Thomas Tuchel has substitutes like Morgan Rogers who can make an impact late in matches. Photograph: Phil Duncan/Every Second Media/Shutterstock

There are clearly elements for England to fix. Luka Modric is more gnarled these days: less little boy dressed up as a witch, more former four-time surfing champion of middle-earth. He was eventually harried from the pitch in Dallas. But England’s midfield is still a problem. The spacing felt wrong in the first half. Declan Rice is carrying an injury. Midfield is always key in knockout football, in those periods when the ability to control the tempo becomes the key asset. Do they have the ability to play that way too now?

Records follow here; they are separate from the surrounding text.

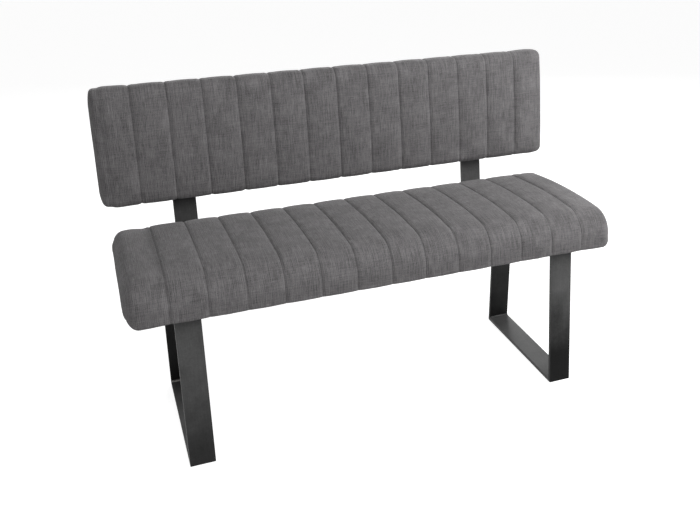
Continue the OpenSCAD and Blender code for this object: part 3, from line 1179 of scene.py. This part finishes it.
    def seam_distance(self, paths: np.ndarray) -> np.ndarray:
        """Distance of each column from its nearest seam."""
        return np.min(np.abs(paths[:, None] - self.seams[None]), axis=1)

    def filled(self) -> tuple[np.ndarray, np.ndarray]:
        """Fills the slack cover out by a cloth simulation whose seams and base are held.

        Returns:
            The columns' places and the movement of each point of the coarse grid.
        """
        paths = self.coarse_paths()
        rest = self.grid(paths, 1, self.pad)
        away = self.seam_distance(paths) / (self.pitch / 2)
        bow = 1 - (1 - np.clip(away, 0, 1)) ** 2
        crowned = normals(rest) * (bow[:, None] * self.sewn(paths, 1))[..., None] * self.bulge
        shift = self.simulated(paths, rest)
        calm = shift
        for _ in range(self.calming):
            calm = (np.roll(calm, 1, 1) + 2 * calm + np.roll(calm, -1, 1)) / 4
        shift = self.fullness * (calm + self.ripple * (shift - calm))
        length = np.linalg.norm(shift, axis=2, keepdims=True)
        LOG.info("%s: cloth moved %.1f mm at most, %.1f mm on average", self.name, length.max() / MM,
                 length.mean() / MM)
        shift = shift * np.minimum(1, self.cap / np.maximum(length, 1e-9))
        from_seam = np.abs(paths) - self.seams[-1]
        past = np.clip(self.firming * from_seam / (self.turned - self.seams[-1]), 0, 1)
        firm = (self.end_hold * past ** 2 * (3 - 2 * past))[:, None, None]
        return paths, shift * (1 - firm) + crowned * firm

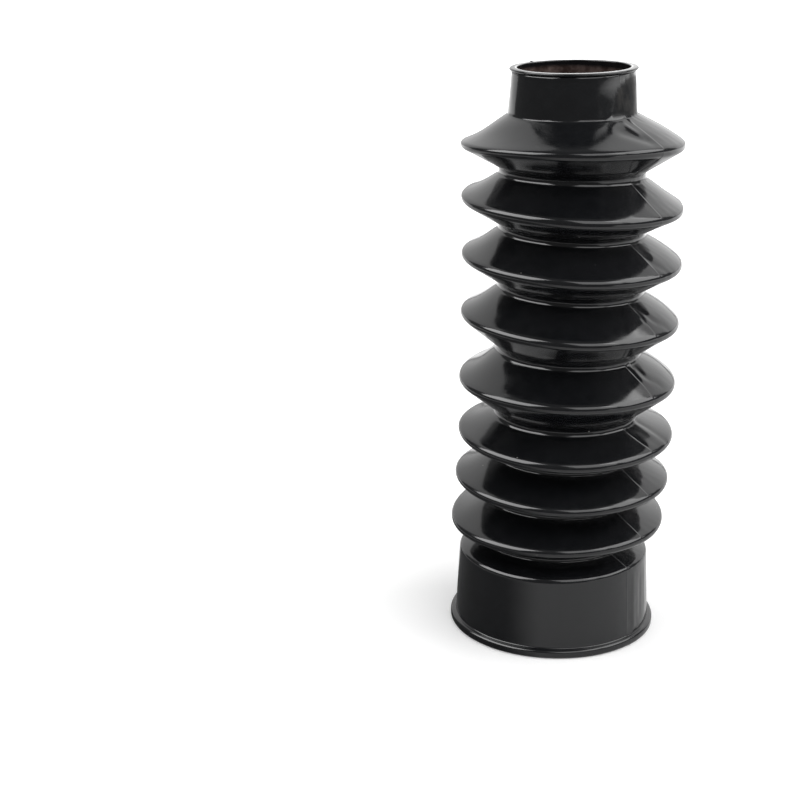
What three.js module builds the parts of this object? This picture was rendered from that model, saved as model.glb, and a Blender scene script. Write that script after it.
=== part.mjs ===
// Fork gaiter: one rubber moulding, a narrow collar, eight pleats and a wide cuff that it stands on.
// Millimetres, +Z up. The origin is on the standing plane, under the middle of the outline's box.
import * as THREE from 'three';

// Collar round the fork tube, at the top
const TUBE_BORE = 36;
const COLLAR_WALL = 1.7;
const COLLAR_BASE_D = 41.5;
const COLLAR_HEIGHT = 14.4;
const COLLAR_FILLET = 0.6;
const LIP_PROUD = 0.8;
const LIP_THICKNESS = 0.9;

// Bellows between collar and cuff
const PLEAT_COUNT = 8;
const PLEAT_D = 72;
const VALLEY_D = 47.5;
const PLEAT_PITCH = 18.3;
const CREST_ROUND = 1.8;
const VALLEY_ROUND = 1.8;
const BELLOWS_WALL = 1.6;
const TOP_CONE_RISE = 10.2;

// Cuff over the slider, at the bottom
const SLIDER_BORE = 62;
const CUFF_TOP_D = 64.2;
const CUFF_FOOT_D = 66.4;
const CUFF_SIDE = 26;
const SHOULDER_ROUND = 1.8;
const SHELF_VALLEY_D = 49;
const SHELF_RISE = 5.5;
const SHELF_TO_CREST = 6.9;
const BEAD_D = 70;
const BEAD_HEIGHT = 2.9;
const BEAD_ROUND = 1;
const BEAD_FILLET = 0.5;
const EDGE_ROUND = 0.3;

// How the soft moulding stands: its axis leans and bows to +X, its pleats are unevenly spaced, and
// each is a little askew and hangs at its sides. Lists run from the lowest pleat up. The front is
// at -Y and the right at +X. Angles are in degrees.
const LEAN = 2.2;
const BOW = 2;
const PITCH_CHANGES = [-3.2, -2.4, -0.2, 3.2, 1.5, 0.4, 0.4];
const VALLEY_LIFTS = [0.8, 0.9, -2, -0.3, 0.3, 0.5, 0.4];
const FRONT_DOWN = [3, 0.7, 1.5, 1.6, -0.5, 0.5, 1, -4];
const RIGHT_DOWN = [-1, 0.5, 0.5, 0.5, 2.3, 2, 2.5, -0.5];
const SIDE_SAG = [1.5, -0.6, -0.9, 1.1, -0.65, 0.1, 0.8, 0];
const COLLAR_FRONT_DOWN = -1.3;
const COLLAR_RIGHT_DOWN = -1.2;

// Fineness of the facets: sides round the axis, and how far a facet may lie off a small round
const SIDES = 36;
const FACET_ERROR = 0.15;

const pick = (list, index) => list[index % list.length];

// The section is a belt run round a row of small circles, with the rubber on the belt's right.
// bend is a circle's radius, positive where the belt turns left round it and negative to the right.
const hollow = (radius, z, round) => ({ r: radius + round, z, bend: round });
const ridge = (radius, z, round) => ({ r: radius - round, z, bend: -round });
const boreEdge = (radius, z) => ({ r: radius + EDGE_ROUND, z, bend: -EDGE_ROUND });

function crestHeights() {
  const heights = [CUFF_SIDE + SHELF_RISE + SHELF_TO_CREST];
  while (heights.length < PLEAT_COUNT) {
    heights.push(heights.at(-1) + PLEAT_PITCH + pick(PITCH_CHANGES, heights.length - 1));
  }
  return heights;
}

const CRESTS = crestHeights();
const COLLAR_BASE_Z = CRESTS.at(-1) + TOP_CONE_RISE;
const TOP_Z = COLLAR_BASE_Z + COLLAR_HEIGHT;

// Rounds that the outer skin and the inner skin share, from the collar's base down to the shoulder
function bellowsRounds() {
  const rounds = [hollow(COLLAR_BASE_D / 2, COLLAR_BASE_Z, COLLAR_FILLET)];
  for (let i = PLEAT_COUNT - 1; i > 0; i--) {
    rounds.push(ridge(PLEAT_D / 2, CRESTS[i], CREST_ROUND));
    const valley = (CRESTS[i] + CRESTS[i - 1]) / 2 + pick(VALLEY_LIFTS, i - 1);
    rounds.push(hollow(VALLEY_D / 2, valley, VALLEY_ROUND));
  }
  rounds.push(ridge(PLEAT_D / 2, CRESTS[0], CREST_ROUND));
  rounds.push(hollow(SHELF_VALLEY_D / 2, CUFF_SIDE + SHELF_RISE, VALLEY_ROUND));
  rounds.push(ridge(CUFF_TOP_D / 2, CUFF_SIDE, SHOULDER_ROUND));
  return rounds;
}

// Mouth of the collar, from its inner edge outward and down to the foot of the lip
function lipRounds() {
  const collarRadius = TUBE_BORE / 2 + COLLAR_WALL;
  const lipRound = LIP_THICKNESS / 2;
  return [
    boreEdge(TUBE_BORE / 2, TOP_Z - EDGE_ROUND),
    ridge(collarRadius + LIP_PROUD, TOP_Z - lipRound, lipRound),
    hollow(collarRadius, TOP_Z - LIP_THICKNESS, 0),
  ];
}

// Bead at the cuff's foot, from the side of the cuff outward, down and in to the edge of the bore
function beadRounds() {
  return [
    hollow(CUFF_FOOT_D / 2, BEAD_HEIGHT + BEAD_FILLET, BEAD_FILLET),
    ridge(BEAD_D / 2, BEAD_HEIGHT - BEAD_ROUND, BEAD_ROUND),
    ridge(BEAD_D / 2, BEAD_ROUND, BEAD_ROUND),
    boreEdge(SLIDER_BORE / 2, EDGE_ROUND),
  ];
}

// The inner skin follows the same circles the other way, one wall further in
const innerSkin = (rounds) => rounds.toReversed().map(
  ({ r, z, bend }) => ({ r, z, bend: -(bend + BELLOWS_WALL) }),
);

// Heading of the straight stretch that leaves circle a and meets circle b
function heading(a, b) {
  const dr = b.r - a.r;
  const dz = b.z - a.z;
  return Math.atan2(dz, dr) - Math.asin((b.bend - a.bend) / Math.hypot(dr, dz));
}

// Points of the belt where it lies on one circle, given its headings before and after it
function arcPoints({ r, z, bend }, before, after) {
  const turn = Math.atan2(Math.sin(after - before), Math.cos(after - before));
  const radius = Math.abs(bend);
  const facet = radius > FACET_ERROR ? 2 * Math.acos(1 - FACET_ERROR / radius) : Math.PI;
  const steps = radius > 0 ? Math.ceil(Math.abs(turn) / facet) : 0;
  return Array.from({ length: steps + 1 }, (_, i) => {
    const angle = before + (steps ? turn * i / steps : 0);
    return new THREE.Vector2(r + bend * Math.sin(angle), z - bend * Math.cos(angle));
  });
}

function sectionOutline() {
  const shared = bellowsRounds();
  const belt = [...lipRounds(), ...shared, ...beadRounds(), ...innerSkin(shared)];
  const headings = belt.map((round, i) => heading(round, pick(belt, i + 1)));
  const points = belt.flatMap((round, i) => arcPoints(round, headings.at(i - 1), headings[i]));
  return [...points, points[0].clone()].reverse();
}

// Heights at which the set of the rings is known; it changes evenly from one to the next
function stations() {
  const pleats = CRESTS.map((z, i) => ({
    z, front: pick(FRONT_DOWN, i), right: pick(RIGHT_DOWN, i), sag: pick(SIDE_SAG, i),
  }));
  return [
    { z: CUFF_SIDE, front: 0, right: 0, sag: 0 },
    ...pleats,
    { z: COLLAR_BASE_Z, front: COLLAR_FRONT_DOWN, right: COLLAR_RIGHT_DOWN, sag: 0 },
  ];
}

function setAt(list, z) {
  const next = list.findIndex((station) => station.z > z);
  if (next === 0) return list[0];
  if (next < 0) return list.at(-1);
  const [low, high] = [list[next - 1], list[next]];
  const share = (z - low.z) / (high.z - low.z);
  return {
    front: THREE.MathUtils.lerp(low.front, high.front, share),
    right: THREE.MathUtils.lerp(low.right, high.right, share),
    sag: THREE.MathUtils.lerp(low.sag, high.sag, share),
  };
}

// Moves every ring sideways, tips it and bends it, as the soft bellows stands on its cuff
function settle(geometry) {
  const list = stations();
  const position = geometry.getAttribute('position');
  for (let i = 0; i < position.count; i++) {
    const [x, y, z] = [position.getX(i), position.getY(i), position.getZ(i)];
    const { front, right, sag } = setAt(list, z);
    const share = THREE.MathUtils.clamp((z - CUFF_SIDE) / (COLLAR_BASE_Z - CUFF_SIDE), 0, 1);
    const aside = LEAN * share + BOW * Math.sin(Math.PI * share);
    const drop = x * Math.tan(THREE.MathUtils.degToRad(right))
      - y * Math.tan(THREE.MathUtils.degToRad(front));
    const bend = sag * (y / (PLEAT_D / 2)) ** 2;
    position.setXYZ(i, x + aside, y, z - drop + bend);
  }
}

function gaiterGeometry() {
  const geometry = new THREE.LatheGeometry(sectionOutline(), SIDES);
  geometry.rotateX(Math.PI / 2);
  settle(geometry);
  geometry.computeBoundingBox();
  const middle = geometry.boundingBox.getCenter(new THREE.Vector3());
  geometry.translate(-middle.x, -middle.y, 0);
  geometry.computeVertexNormals();
  return geometry;
}

const rubber = new THREE.MeshStandardMaterial({ color: 0x161719, roughness: 0.25, metalness: 0 });
const gaiter = new THREE.Mesh(gaiterGeometry(), rubber);
gaiter.name = 'gaiter';

const model = new THREE.Group();
model.name = 'fork_gaiter';
model.add(gaiter);

export default model;
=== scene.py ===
"""Fork gaiter of glossy black rubber, standing on a white floor in soft studio light.

The moulding is one surface of revolution: a section of small rounds joined by straight walls is
swept round the axis, given its mould marks and dents, and then settled as the soft part stands.
Lengths in this file are metres unless a name or comment says millimetres. The front is at -Y.
"""

import bpy
import numpy as np
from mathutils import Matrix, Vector


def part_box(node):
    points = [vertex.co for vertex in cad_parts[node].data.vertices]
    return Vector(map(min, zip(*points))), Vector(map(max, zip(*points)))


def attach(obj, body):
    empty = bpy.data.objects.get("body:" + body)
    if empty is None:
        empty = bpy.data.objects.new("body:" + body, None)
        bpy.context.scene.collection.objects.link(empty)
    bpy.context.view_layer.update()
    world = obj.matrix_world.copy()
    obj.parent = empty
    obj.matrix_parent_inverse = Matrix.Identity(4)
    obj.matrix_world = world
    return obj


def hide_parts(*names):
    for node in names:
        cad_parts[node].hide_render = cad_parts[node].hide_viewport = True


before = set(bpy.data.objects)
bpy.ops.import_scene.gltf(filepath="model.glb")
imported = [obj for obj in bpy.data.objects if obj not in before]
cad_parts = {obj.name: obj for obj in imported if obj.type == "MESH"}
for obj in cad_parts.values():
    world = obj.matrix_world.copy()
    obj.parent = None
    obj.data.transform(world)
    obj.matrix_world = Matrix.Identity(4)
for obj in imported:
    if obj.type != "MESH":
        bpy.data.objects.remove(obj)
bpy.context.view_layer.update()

bl_info = {
    "name": "Fork gaiter",
    "version": (1, 0, 0),
    "blender": (4, 5, 0),
    "location": "View3D > Sidebar > Gaiter",
    "description": "Builds a moulded rubber fork gaiter and the studio that it is shown in",
    "category": "Object",
}

CAD_NODE = "gaiter"
WORN = "worn"
MM = 0.001

# Sizes of the moulding that a user seldom changes, in millimetres
COLLAR_WALL = 1.7
COLLAR_BASE_D = 41.5
COLLAR_HEIGHT = 14.4
COLLAR_FILLET = 0.6
LIP_PROUD = 0.8
LIP_THICKNESS = 0.9
PLEAT_COUNT = 8
PLEAT_PITCH = 18.3
TOP_CONE_RISE = 10.2
CUFF_TOP_D = 64.2
CUFF_FOOT_D = 66.4
CUFF_SIDE = 26
SHOULDER_ROUND = 1.8
SHELF_VALLEY_D = 49
SHELF_RISE = 5.5
SHELF_TO_CREST = 6.9
BEAD_D = 70
BEAD_HEIGHT = 2.9
BEAD_ROUND = 1
BEAD_FILLET = 0.5
EDGE_ROUND = 0.3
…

The defence also looks rusty. England’s starting attack fitted the Tuchel model of energy and speed, but also looked thin on paper. The good news is England’s starting front three in Dallas have 85 goals between them. The bad news is 81 of those have been scored by Harry Kane. This had better work, Thomas.

The good news is Kane looked happy in the system, with runners ahead of him and space to drop deep. Even his retaken penalty carried a premonition of the half-time re-gearing. There are no second acts in American lives. Except when a goalkeeper has clearly encroached by leaving his goalline. The retake was just right. Don’t stutter and wait, Harry. Spank it into the corner.

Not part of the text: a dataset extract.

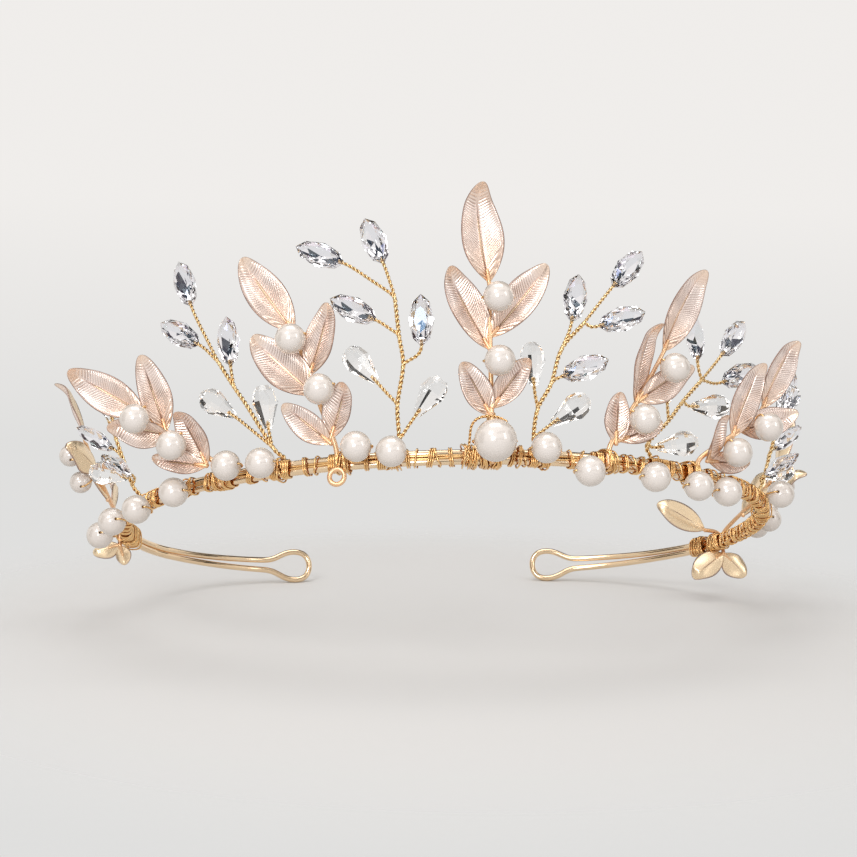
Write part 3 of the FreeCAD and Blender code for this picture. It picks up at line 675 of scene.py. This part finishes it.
def stem_bindings(name, stems, side, stem_r, tangle, spread=1.6):
    """Coils each side of each stem, straps across it, and loose turns wound over them."""
    dice = random.Random(len(name) * 7 + len(stems))
    start = math.pi if side > 0 else 0.0
    height = 2 * stem_r + 0.1
    shell = Shell()
    for station in stems:
        for offset in (-STEM_COIL_OFFSET, STEM_COIL_OFFSET):
            turns(shell, station + offset, count=4.2, pitch=0.36, lean=0.06, start=start)
        for lean in (-0.55, 0.55):
            turns(shell, station, 1.0, 0.3, lean, 0.03, start, bump=(side, 0.9, height))
        for _ in range(tangle):
            place = station + dice.uniform(-spread, spread)
            count, pitch = dice.uniform(0.9, 1.6), dice.uniform(-0.8, 0.8)
            lean, layer, turned = dice.uniform(-1.3, 1.3), dice.uniform(0.25, 0.6), dice.uniform(0, 6.28)
            turns(shell, place, count, pitch, lean, layer, turned, bump=(side, 1.2, height * 0.8))
    make_piece(name, shell, WIRE_GOLD)


# ---- leaf sprigs

def uneven(values, seed):
    """A smooth wandering value between 0 and 1."""
    return 0.5 + 0.28 * np.sin(values * 2.1 + seed) + 0.22 * np.sin(values * 4.7 + 1.7 * seed)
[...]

Does any of it mean much in the longer term? England don’t often start well, even in their better summers. We remember the last-gasp burgle against Tunisia on the fly-ravaged banks of the Volga, the 1-1 against Ireland in 1990, which felt like watching a medieval game of bladder wrestle in a Gloucestershire village.

There is also a long way to go. You don’t win it by running riot for 10 minutes in mid-June. But there was something different here, and Tuchel is their key asset in this regard, if only as a point of difference, the polar opposite of sclerotic tactical caution and the weight of caring a little too much. Whatever happens from here this feels like progress. England: now available in fun form.